- Founder: Sverrir Hermannsson
- Founded: 28 November 1998
- Dissolved: 18 March 2012
- Split from: Independence Party
- Merged into: Dawn
- Ideology: Liberalism; Anti-establishment; Coastal and fishermen's interests; Euroscepticism;
- Political position: Centre-right
- Colours: Blue and White

Website
- xf.is

= Liberal Party (Iceland) =

The Liberal Party (Frjálslyndi flokkurinn) was a liberal political party in Iceland. Its main issue was fisheries policy and it drew its main support from coastal villages.
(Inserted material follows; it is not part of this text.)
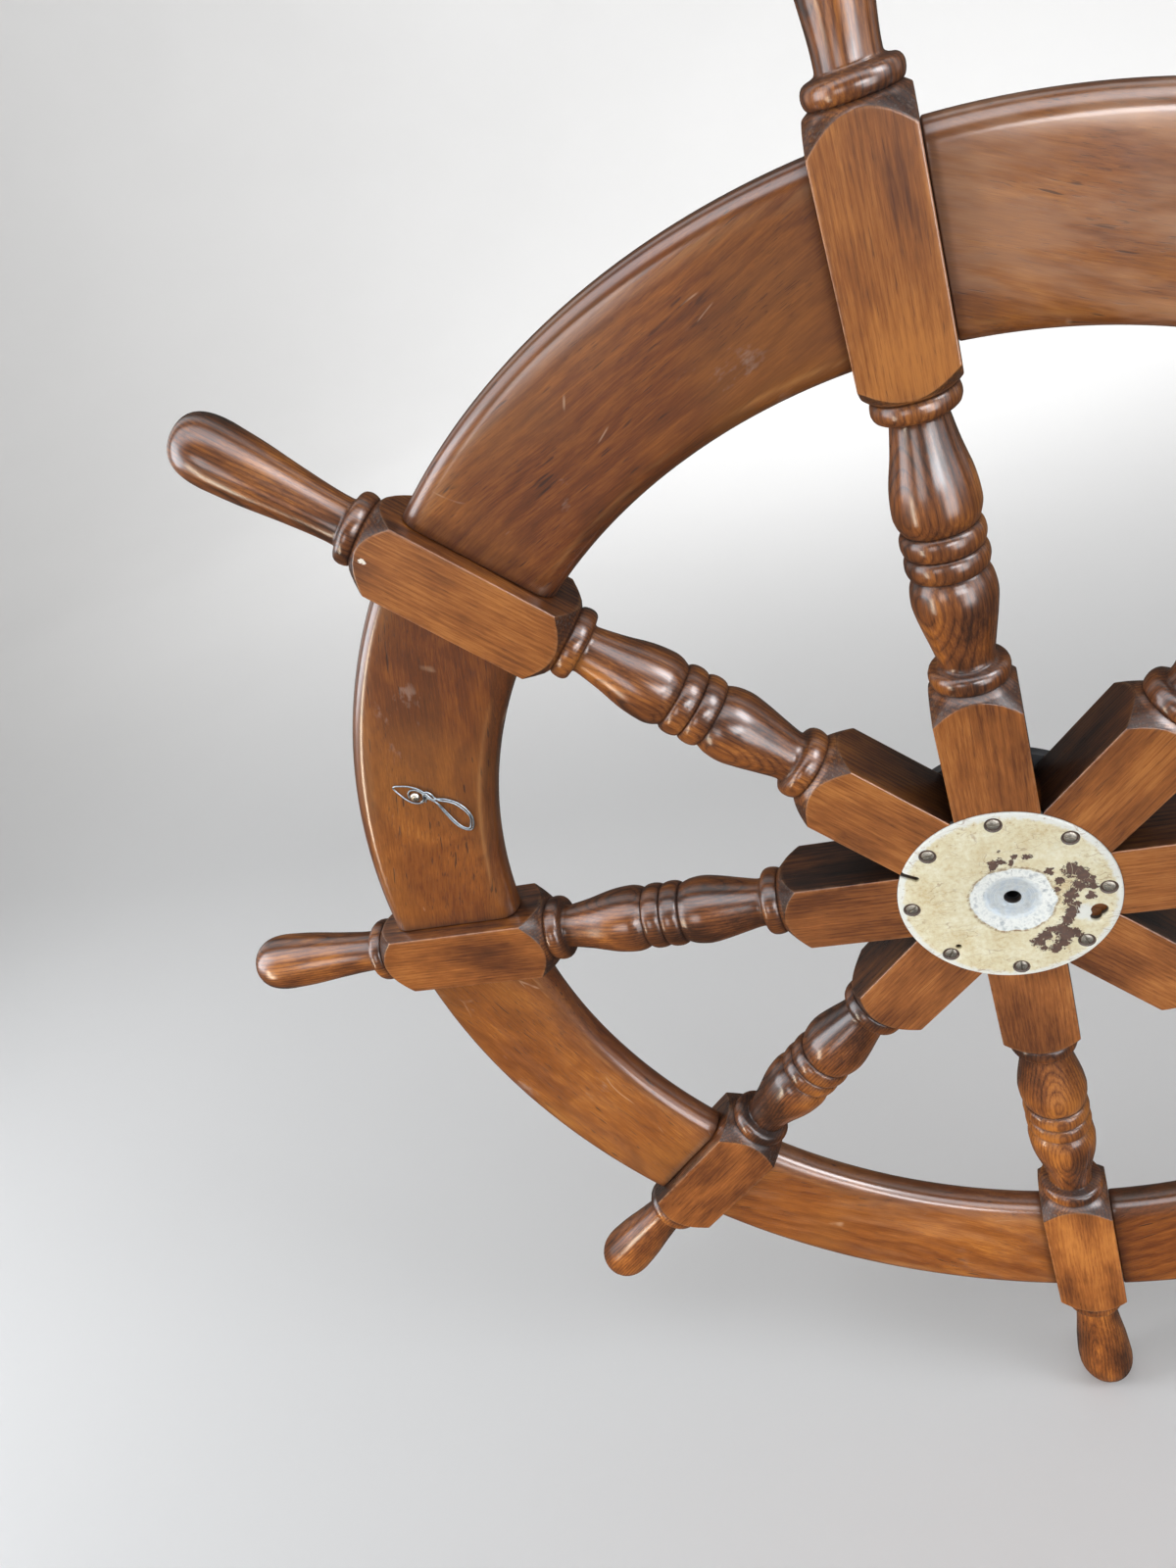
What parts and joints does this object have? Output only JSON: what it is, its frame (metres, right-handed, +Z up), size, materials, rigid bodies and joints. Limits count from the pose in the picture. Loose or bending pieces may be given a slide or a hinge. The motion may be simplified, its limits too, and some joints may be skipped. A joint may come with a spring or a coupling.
{
  "type": "ship steering wheel",
  "caption": "Ship steering wheel with turned wooden spokes and handles, a rim of joined felloes and painted hub plates, turning on a stub shaft in a flanged wall bearing.",
  "frame": {"origin": "centre of the wall bearing's rear face, on the wheel's axis", "axes": "+Y along the wheel's axis towards the wall, so the wheel faces -Y; +Z up along the first spoke; +X to the right seen from the front"},
  "size_m": [1.2192, 0.1229, 1.2192],
  "materials": {
    "spoke_wood": "reddish-brown stain under satin varnish, straight open grain, polished edges",
    "felloe_wood": "darker brown stain under satin varnish, mottled, scuffed",
    "tenon_wood": "bare planed wood",
    "cream_paint": "aged cream paint, chipped to brown primer, bare turned centre",
    "black_paint": "semi-gloss black paint on cast iron",
    "screw_steel": "dull plated steel",
    "dark_steel": "oiled dark steel",
    "shaft_steel": "ground steel",
    "bronze": "machined bearing bronze",
    "wire_steel": "galvanised soft wire"
  },
  "bodies": {
    "bearing": {"wall_bearing": "black_paint", "bearing_bush": "bronze", "thrust_washer": "bronze"},
    "wheel": {"spoke_1": "spoke_wood", "spoke_2": "spoke_wood", "spoke_3": "spoke_wood", "spoke_4": "spoke_wood", "spoke_5": "spoke_wood", "spoke_6": "spoke_wood", "spoke_7": "spoke_wood", "spoke_8": "spoke_wood", "felloe_1": "felloe_wood", "felloe_2": "felloe_wood", "felloe_3": "felloe_wood", "felloe_4": "felloe_wood", "felloe_5": "felloe_wood", "felloe_6": "felloe_wood", "felloe_7": "felloe_wood", "felloe_8": "felloe_wood", "felloe_tenon_1": "tenon_wood", "felloe_tenon_2": "tenon_wood", "felloe_tenon_3": "tenon_wood", "felloe_tenon_4": "tenon_wood", "felloe_tenon_5": "tenon_wood", "felloe_tenon_6": "tenon_wood", "felloe_tenon_7": "tenon_wood", "felloe_tenon_8": "tenon_wood", "front_hub_plate": "cream_paint", "rear_hub_flange": "black_paint", "front_plate_screw_1": "screw_steel", "front_plate_screw_2": "screw_steel", "front_plate_screw_3": "screw_steel", "front_plate_screw_4": "screw_steel", "front_plate_screw_5": "screw_steel", "front_plate_screw_6": "screw_steel", "front_plate_screw_7": "screw_steel", "front_plate_screw_8": "screw_steel", "rear_flange_screw_1": "dark_steel", "rear_flange_screw_2": "dark_steel", "rear_flange_screw_3": "dark_steel", "rear_flange_screw_4": "dark_steel", "rear_flange_screw_5": "dark_steel", "rear_flange_screw_6": "dark_steel", "rear_flange_screw_7": "dark_steel", "rear_flange_screw_8": "dark_steel", "hub_barrel": "dark_steel", "hub_set_screw_1": "dark_steel", "hub_set_screw_2": "dark_steel", "steering_shaft": "shaft_steel", "shaft_key": "dark_steel", "retaining_ring": "dark_steel", "wire_loop": "wire_steel", "wire_screw": "screw_steel"}
  },
  "joints": [
    {"name": "wheel_spin", "type": "hinge", "parent": "bearing", "child": "wheel", "pos_m": [0, -0.095, 0], "axis": [0, 1, 0], "continuous": true}
  ]
}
The Liberal Party was founded by former Independence Party MP Sverrir Hermannsson in 1998. It was founded primarily in opposition to the fishing quota, and became a protest vote. In the following year's election, the party won two seats out of 63. This climbed to four in 2003: a level that was maintained at the 2007 election. However, the party lost all its parliamentary representation in 2009, after a financial crisis hit the country.

The party was a strong supporter of the free market, against subsidies and monopolies, and in favour of civil liberties. It was oriented particularly towards the fishing industry and campaigns for the coastal electorate. It advocated the redistribution of fishing rights, as few big fishing companies had bought up around 70% of all quotas. While Reykjavík-based large-scale fisheries became rich, some coastal villages that were dependent on draught became impoverished. The party decided in March 2012 to merge with the newly formed Dawn.

==History==
The Liberal Party was founded by Sverrir Hermannsson, a former MP of the Independence Party and CEO of Landsbanki, in November 1998. Sverrir had been a member of Independence-led governments from 1983 to 1988 before he went into the private sector. He turned his back to the Independence Party in disappointment over their turn to neoliberal policies.

In 2006/2007, the minor New Force party merged into the Liberal Party, which caused the prominent Liberal Party member Margrét Sverrisdóttir to leave the party and join the Icelandic Movement - Living Land, threatening to split the Liberal Party.

The party had, before the 2007 parliament elections, moved from being primarily focused on issues of fishing quotas and small fishing communities toward immigration. It was the only political party in Iceland that supports strict restrictions on immigration, and consequently the party was accused of xenophobia. The party conducted a members' poll in January 2009 in order to determine its EU stance. The outcome was against EU-accession of Iceland. The party supports strict neutrality.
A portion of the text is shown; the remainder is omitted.